Ein 68-er an der Orgel

Fast 40 Jahre war er im Kirchendienst, seit 1994 an der Basilika St. Paulin. Zwei Jahre vor der Zeit ist Regionalkantor Joachim Reidenbach jetzt in den Ruhestand getreten.

 Will auch nach der Pensionierung weiter komponieren: Joachim Reidenbach. TV-Foto: Archiv

Will auch nach der Pensionierung weiter komponieren: Joachim Reidenbach. TV-Foto: Archiv



Trier. In Sachen Kirchenmusik muss man in den letzten Jahren immer mehr eine Feststellung treffen: Die alte Garde tritt ab. Gemeint sind jene Kirchenmusiker, die ab den 1960er und 70er Jahren das Geschehen der Musica sacra bestimmt und geprägt haben. Zu diesem Personenkreis zählt für die Stadt und die Region Trier in ganz besonderer Weise Joachim Reidenbach, der 1971 seine erste Organistenstelle in der Trierer Pfarrei St. Martin angetreten hat. Es war die Zeit, in der etwas bewegt wurde, in der es eine große kirchenmusikalische Aufbruchstimmung gab. Die 68-er gab es auch auf diesem Gebiet, wenn auch nicht so militant, und Reidenbach gehörte zu ihnen.

Heraus aus dem engen Korsett



Er wollte heraus aus dem engen Korsett, das die offizielle Lehrmeinung vorgab. Reidenbach ist seinen Weg kompromisslos gegangen. Stationen waren hierbei neben St. Martin die Pfarreien in Euren, St. Maternus in Heiligkreuz und St. Valerius, bis er schließlich 1994 nach St. Paulin berufen wurde.

Ausgestattet mit dem Kantorenexamen und der künstlerischen Reifeprüfung für Organisten sowie mit einer Kapellmeisterausbildung und einem Kompositionsstudium, war Reidenbach bestens gerüstet, auf drei Gebieten Akzente zu setzen, die nicht übersehen und vor allem überhört werden konnten. Es machte Freude, Reidenbach als Organist zu erleben, besonders wenn er improvisierte. Das war lebendig und trug ganz unverwechselbar seine Handschrift.
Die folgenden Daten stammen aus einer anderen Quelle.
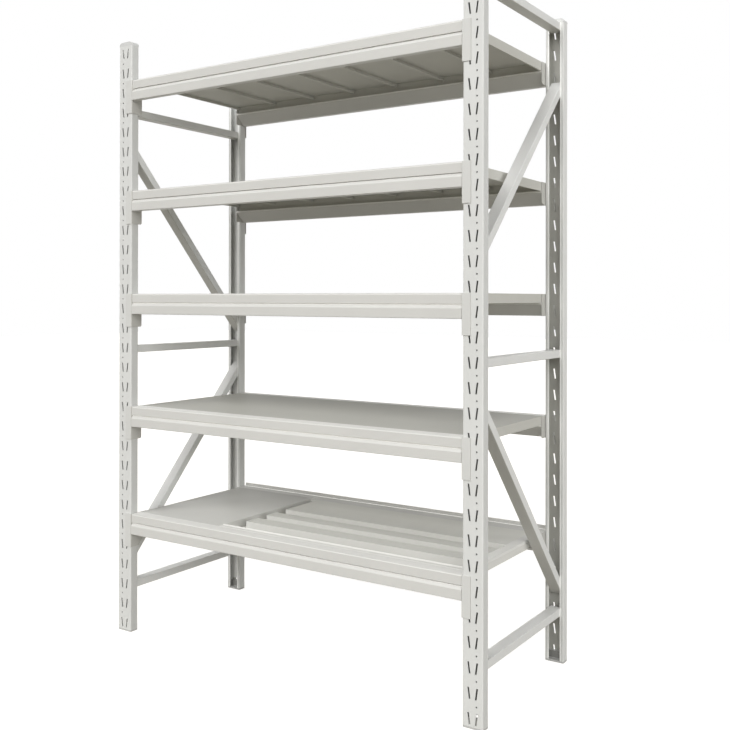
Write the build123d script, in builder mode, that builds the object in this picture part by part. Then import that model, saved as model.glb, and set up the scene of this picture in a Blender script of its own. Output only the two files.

Dabei war es egal, ob er an einem großen oder kleinen Instrument saß. Er wusste schnell, wo die klanglichen Stärken der Orgel lagen und bediente sich ihrer. Die Chormusik aber ist auch immer ein Gebiet gewesen, auf dem Reidenbach sich wohlfühlte und Außerordentliches geleistet hat. Schon 1966 gründete er die "Cantores Treverensis" und leitete dieses Ensemble 28 Jahre lang von einem Erfolg zum nächsten. Schon nach zwei Jahren errangen "die Cantores" bei einem internationalen Festival den ersten Preis. Er hat als Chor- und auch als Orchesterleiter nicht selten einen Spagat gewagt. Werktreue kombinierte er mit zeitgemäßer Interpretation. Wer im Pauliner Basilikachor oder im Vokalensemble mitgesungen hat, schätzte nicht zuletzt die Art, wie Reidenbach, ein echter Trierer, mit teilweise strenger Hand seine Vorstellungen umsetzte, andererseits aber auch dem Musizieren aus dem Bauch heraus Platz einräumte.

Lebendigkeit prägt seine Konzerte



Bei aller Kritik, die ihm das auch einbrachte; immer waren Reidenbachs Konzerte, insbesondere die Silvesterkonzerte in Paulin, geprägt von einer großen Lebendigkeit.

Dies ist nun vorbei. Reidenbach ist in den Ruhestand getreten, hat, nicht zuletzt bedingt durch seine Erkrankung, Orgelbank und Dirigentenpult verlassen. Nicht aber das Schreibpult, an dem der Komponist Reidenbach tätig ist. Von seinen Qualitäten auf diesem Gebiet konnte man sich beim jüngsten Jahreswechsel noch überzeugen, als er die sinfonische Fassung von "Der Herr ist mein Hirte" der Öffentlichkeit vorstellte. Ein in die Tiefe gehendes Werk, voller Aussagekraft. Und auch hier ist sich der Meister über all die Jahre treu geblieben. Kein Anbiedern an einen seichten Mainstream, keine Frage nach dem "Was wollen die Leute hören?" Viel mehr auch hier die ganz eigene Handschrift, mit der er zum Ausdruck bringt: Ich habe euch etwas zu sagen! Wer Reidenbach kennt, weiß, dass er noch viel zu sagen hat. Fragt sich nur, wie weit es da mit dem "Ruhestand" her ist. Reidenbachs Nachfolger ist übrigens der Kantor Volker Krebs aus Bleialf.